- _Task instructions_: Repeat exactly what appears from the opening line of the listing to the line with "points = [vertex.co", inclusive.

== Data ==

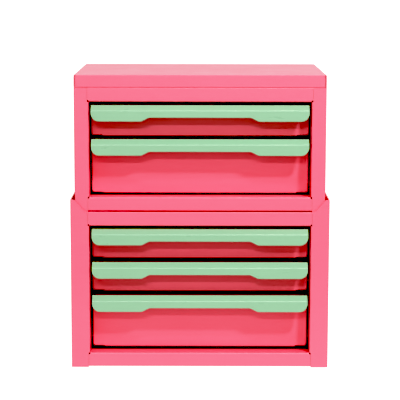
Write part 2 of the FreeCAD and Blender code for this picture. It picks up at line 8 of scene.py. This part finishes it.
import math
import bpy
import numpy as np
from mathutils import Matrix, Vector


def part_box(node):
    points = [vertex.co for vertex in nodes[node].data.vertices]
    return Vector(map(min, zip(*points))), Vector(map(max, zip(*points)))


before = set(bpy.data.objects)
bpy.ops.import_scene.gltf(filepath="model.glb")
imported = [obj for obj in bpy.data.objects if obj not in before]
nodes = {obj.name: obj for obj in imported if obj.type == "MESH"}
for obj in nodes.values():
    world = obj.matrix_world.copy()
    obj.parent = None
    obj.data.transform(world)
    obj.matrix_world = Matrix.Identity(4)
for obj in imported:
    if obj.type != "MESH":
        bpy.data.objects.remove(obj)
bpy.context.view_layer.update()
scene = bpy.context.scene
MM = 0.001

# %% [markdown]
# ## Camera
# A long lens far in front of the cases, a little above them and looking down 8.5 degrees,
# keeps the uprights parallel and still shows a strip of the lid. The lens comes from the
# ratio between the focal length and the picture's width, both in pixels.

# %% Camera
PICTURE_WIDTH = 400
FOCAL_PIXELS = 1578
SENSOR_WIDTH = 36
CAMERA_PLACE = (-0.0004, -1.709, 0.4226)
CAMERA_PITCH = 8.52
CAMERA_ROLL = -0.1

camera = bpy.data.objects.new("camera", bpy.data.cameras.new("camera"))
scene.collection.objects.link(camera)
scene.camera = camera
camera.data.sensor_width = SENSOR_WIDTH
camera.data.lens = SENSOR_WIDTH * FOCAL_PIXELS / PICTURE_WIDTH
camera.data.clip_end = 100
camera.location = CAMERA_PLACE
camera.rotation_euler = (math.radians(90 - CAMERA_PITCH), math.radians(CAMERA_ROLL), 0)
print("lens", round(camera.data.lens, 1), "mm")

# %% [markdown]
# ## Light
# How the picture was really lit is not known. This set of lights is one that reproduces
# its shadows: a small box high on the right for the slanting shadows under the pulls, one
# above, a long one in front that fills those shadows, and a faint one lower down. Their
# strengths came from fitting many candidate lights to the picture's brightness, and were
# then adjusted by number. Each box is an area light that looks at the middle
# of the cases, and its strength is the brightness that it alone would give white paper.

# %% Light
AIM = (0, -0.09, 0.16)
DISTANCE = 1.9
SOFT_BOXES = {
    "box_high": dict(azimuth=38, elevation=45, size=(0.18, 0.12), strength=0.66),
    "box_above": dict(azimuth=13, elevation=57, size=(0.3, 0.12), strength=0.31),
    "box_low": dict(azimuth=-6, elevation=28, size=(0.8, 0.08), strength=0.31),
    "box_front": dict(azimuth=0, elevation=8, size=(1.6, 0.30), strength=0.09),
}


def direction(azimuth, elevation):
    """Unit vector towards a light: azimuth turns from -Y towards +X, elevation lifts it."""
    turn, lift = math.radians(azimuth), math.radians(elevation)
    return np.array([math.sin(turn) * math.cos(lift), -math.cos(turn) * math.cos(lift),
                     math.sin(lift)])


def area_light(name, place, turn, size, power):
    """A rectangular area light at a place, turned by these degrees from facing down."""
    light = bpy.data.lights.new(name, "AREA")
    light.shape = "RECTANGLE"
    light.size, light.size_y = size
    light.energy = power
    lamp = bpy.data.objects.new(name, light)
    scene.collection.objects.link(lamp)
    lamp.location = place
    lamp.rotation_euler = [math.radians(angle) for angle in turn]


def soft_box(name, azimuth, elevation, size, strength):
    """An area light at DISTANCE from AIM; power = pi squared x distance squared x strength."""
    place = np.array(AIM) + direction(azimuth, elevation) * DISTANCE
    power = (math.pi * DISTANCE) ** 2 * strength
    area_light(name, place, (90 - elevation, 0, azimuth), size, power)


for name, values in SOFT_BOXES.items():
    soft_box(name, **values)
print(len(SOFT_BOXES), "soft boxes")

# %% [markdown]
# ## Picture contrast
# The shaded paint in the picture lacks about the same amount of green and blue everywhere,
# and its red stops short of full strength however bright the light. Light and paint alone
# did not reproduce either. A raised black point and a soft shoulder in red do, so they are
# applied to the finished light. They are a choice that fits this picture and not a measured
# fact about it, and the paint colours below depend on them.

# %% Picture contrast
BLACK_POINT = (0.05, 0.10, 0.14)
BRIGHTEST = 2.0  # the curves run from 0 to this
RED_SHOULDER = [(0.4, 0.4), (0.82, 0.82), (1.2, 0.935), (1.55, 1.0)]  # (light, shown)
RED_END = 1.3
PAPER_WHITE = (1.8, 1.2, 1.2, 1)  # bright enough to be shown as pure white past the curves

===

- _Result of the task_:
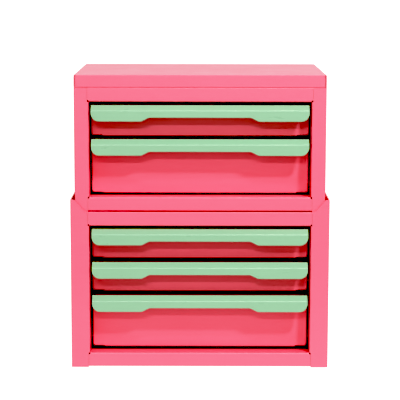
Write part 2 of the FreeCAD and Blender code for this picture. It picks up at line 8 of scene.py. This part finishes it.
import math
import bpy
import numpy as np
from mathutils import Matrix, Vector


def part_box(node):
    points = [vertex.co for vertex in nodes[node].data.vertices]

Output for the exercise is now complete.